Say you create a model using three broad categories: One-Time Costs, Ongoing Costs, and Opportunity Costs.
One-Time Costs
The initial purchase price, plus any taxes, fees, and associated purchases will fall into this category. So if you’re buying a group of PCs for your office workers, for example, this category would include:
- Hardware
- Accessories and peripherals
- Installation costs
- Taxes
- Any software with a one-time-only license fee
Ongoing Costs
In this category, you’ll list recurring expenses. They could be monthly, quarterly, or annual costs, depending on their purpose.
To continue with the example of PC purchases for your office, this category would include:
- Software that requires periodic license renewals
- Maintenance costs, including:
- Information Technology (IT) support costs
- Hardware and software upgrades (as distinct from license renewals)
- Repair costs
- Lost productivity costs from unexpected downtime
- Insurance premiums
- Data storage, backup, and disaster recovery costs
- Training, education, and refresher costs
Opportunity Costs
This category is a little different from the other two, as it requires you to consider what the benefits you’ll sacrifice by making a given decision; it’s all about trade-offs.
So if, for example, you decided to lease, rather than buy, the PCs in our example, you’d likely gain some cash flow with a reduced initial investment and save money on both depreciation and internal maintenance.

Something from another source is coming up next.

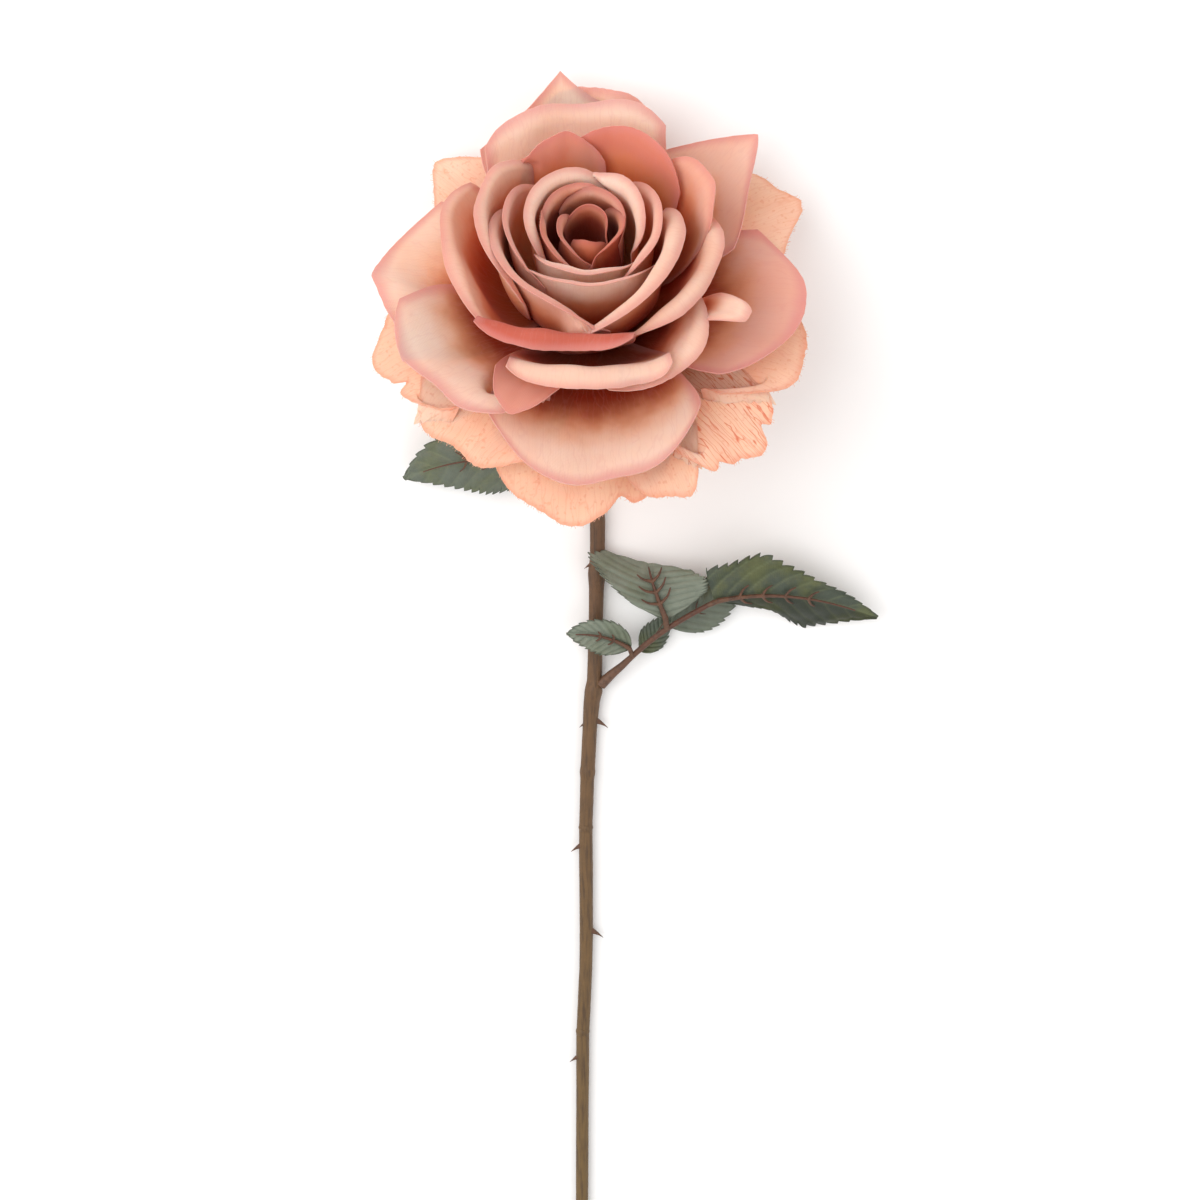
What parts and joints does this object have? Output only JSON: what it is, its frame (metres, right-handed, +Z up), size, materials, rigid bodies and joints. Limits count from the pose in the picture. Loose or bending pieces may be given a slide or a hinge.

On the other hand, you might end up with a higher total cost over (for example) a five-year period once you factor in software licensing, financing costs, and additional costs arising from limitations imposed by leasing rather than owning (e.g., not being able to move the PCs to another facility due to restrictions from the lessor, and consequently having to buy or lease additional assets).
Taken together, these three groups give you a well-rounded understanding of your options for any given purchase, and allow you to use value, rather than initial purchase price, to inform your decision-making.
Be on the Lookout for Hidden Costs
Regardless of your industry, it’s important to remember that indirect costs are also quite often hidden costs.
Breaking your expenses down into ever-finer categories helps flush out most of the more insidious offenders, but it pays to be proactive.
For example, you know the new car the company is buying or leasing for a traveling sales professional will need regular fueling and servicing, but might not have considered the need for additional winter-weather upgrades (chains, salt-proofing, more frequent cleanings to combat corrosion) in the territory they’re working.
The difference in TCO these upgrades create might just swing the balance in your choice of financing, manufacturer, or vehicle model.
Technology Simplifies TCO Analysis
Once you’ve identified and begun to refine your cost categories, you’ll soon discover that tracking all these expenses, particularly in more complex comparative matrices, is a hard row to hoe with outdated tools and a stack of paper.
One of the most effective and efficient ways to overcome this potential hurdle is the incorporation of a comprehensive, cloud-based procurement solution.
Automation, powered by artificial intelligence and enhanced by continuous machine learning, transforms your procurement and aids in TCO analysis in several critical ways:
- Centralized, cloud-based data storage and management make it easy to collect, organize, and analyze data. Long-term cost projections can be easily integrated with one another and used to create comprehensive TCO data for any given item, category, or project.
- Users have instant, role-appropriate access to the information they need from their desktop or mobile device.
- All purchases are routed through the centralized computer system, eliminating rogue spend and preserving data integrity to ensure you’re getting an accurate picture of both immediate and long-term costs.
- Stakeholders from multiple areas, including marketing, finance, sales, production, and procurement, can review existing purchase data to provide a comparison for future purchases. This creates both more cost-effective spend, as well as opportunities to negotiate for more favorable pricing and terms with vendors as needs evolve.
Price is Just the Beginning
Making the shift to value-driven procurement starts with understanding total cost of ownership—and putting that understanding to good use when planning your purchases.
When you take the time to establish detailed categories for your expenses, and incorporate tech tools like automation and artificial intelligence, you can make decisions with confidence and get the best possible return on every dollar spent.